Chapter 20. Shell Payments: Criminal and Terrorist Screening

You’re just too good to be true, can’t take my eyes off of you…

Frankie Valli1

Shell payments are payments carried out through a shell company or account—that is, one that exists only on paper, though it may own passive investments. There are plenty of legitimate use cases for shell companies, generally involving protecting individuals or parts of a company from liability. But there’s no doubt that in the public mind, there are also dubious associations with the term, notably tax evasion and money laundering.

How Shell Payments Work

From the anti–money laundering (AML) perspective, shell payments are similar in a sense to synthetic identity accounts (discussed in Chapter 15); they’re set up to carry out actions from which the criminals can benefit, by leveraging an entity that appears to be substantial but in reality is just, well, a shell.

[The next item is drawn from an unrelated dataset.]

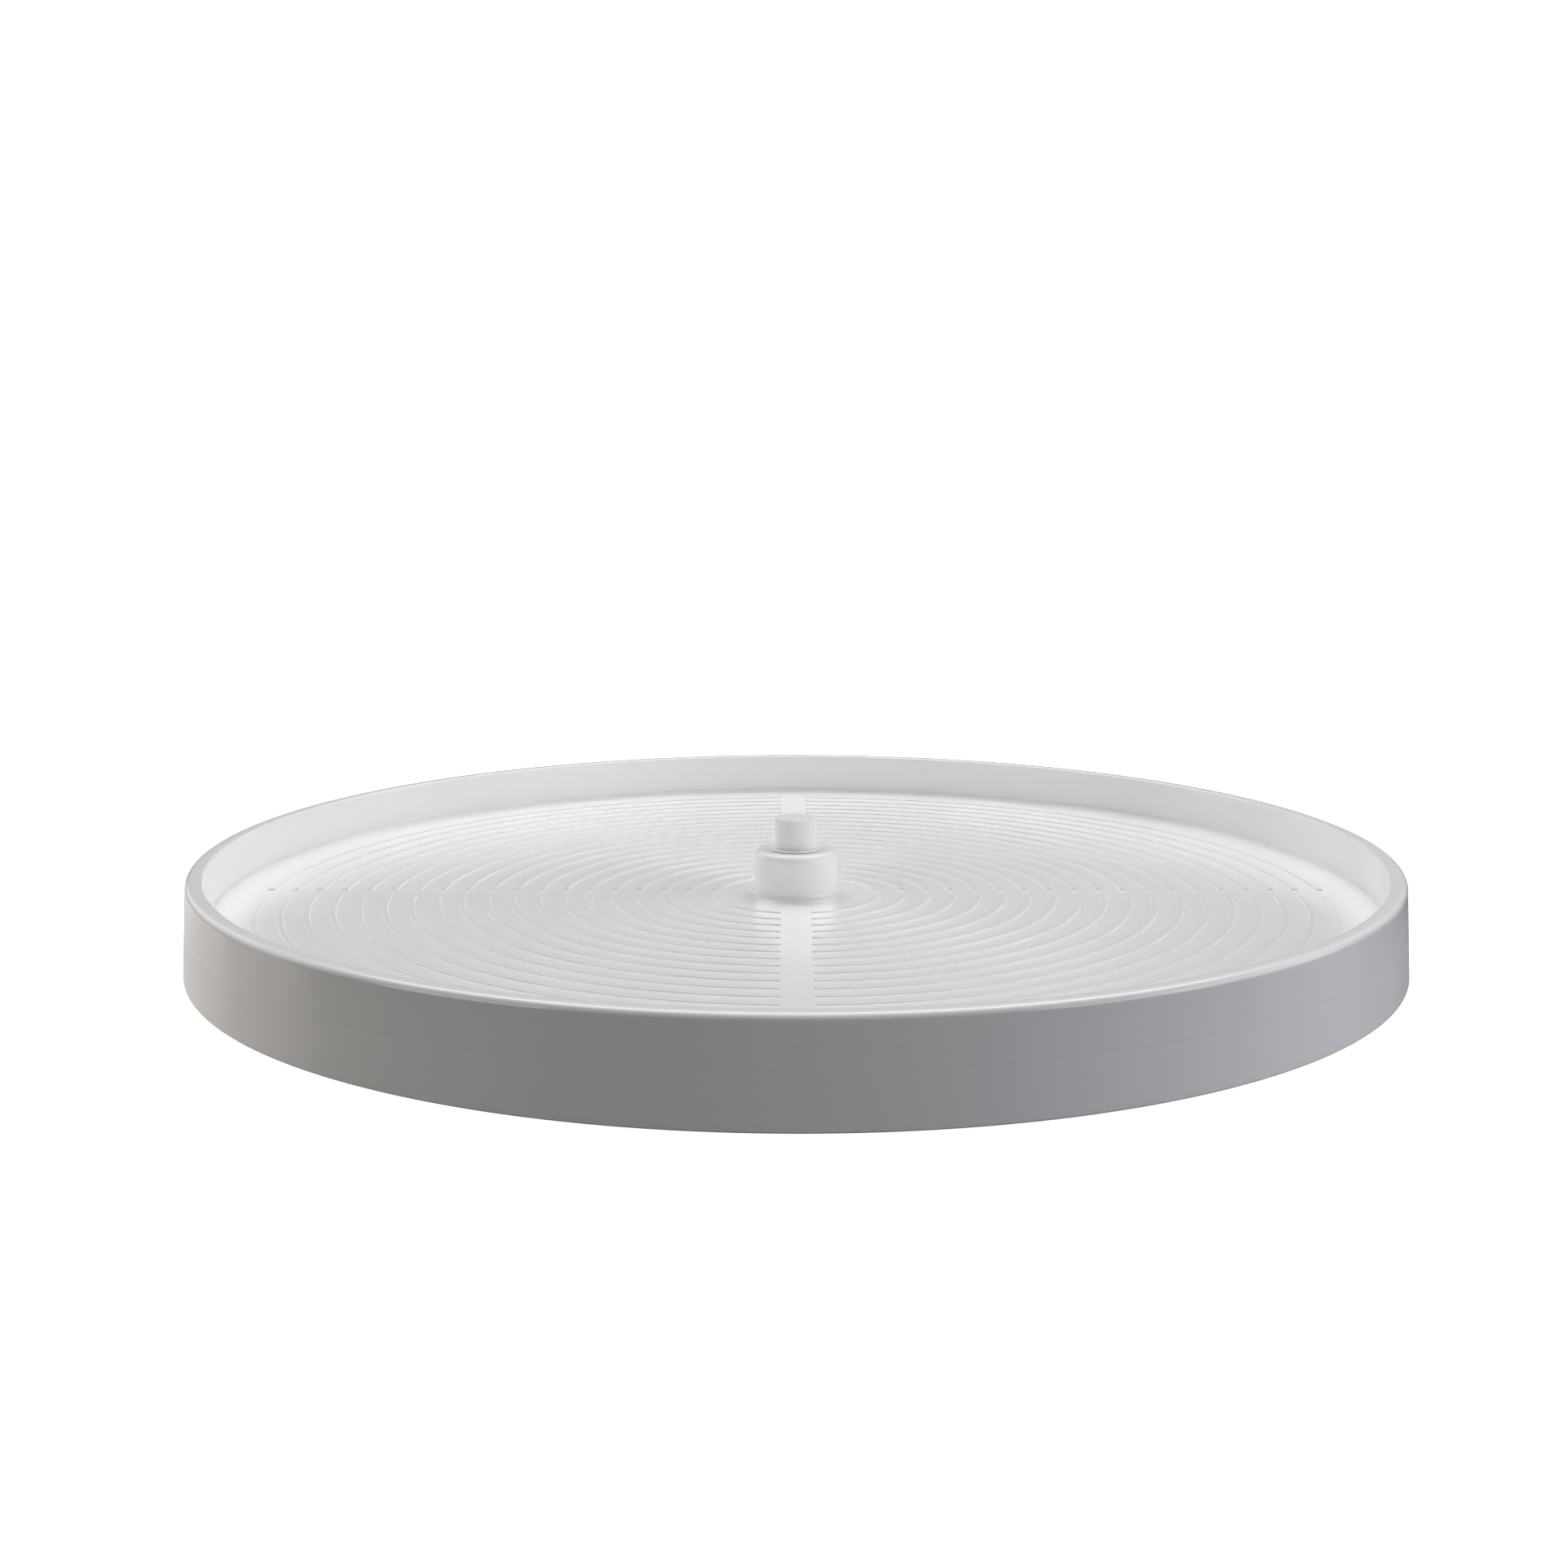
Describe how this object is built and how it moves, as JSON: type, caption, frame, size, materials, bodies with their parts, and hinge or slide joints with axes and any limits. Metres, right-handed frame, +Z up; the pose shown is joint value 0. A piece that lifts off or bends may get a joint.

The motivation for using shell payments from the criminal side is generally either to conceal the illegal source of the funds being transferred and ultimately laundered, or to assist in a tax evasion scheme. In either case, there may be some telltale signs hinting toward the fact that more investigation is required, but as with synthetic identities and some other kinds of fraud, it’s often difficult to catch the patterns on the first attempt. Once the operation is attempted at scale, though, the patterns start to emerge.

Organized crime organizations are often ...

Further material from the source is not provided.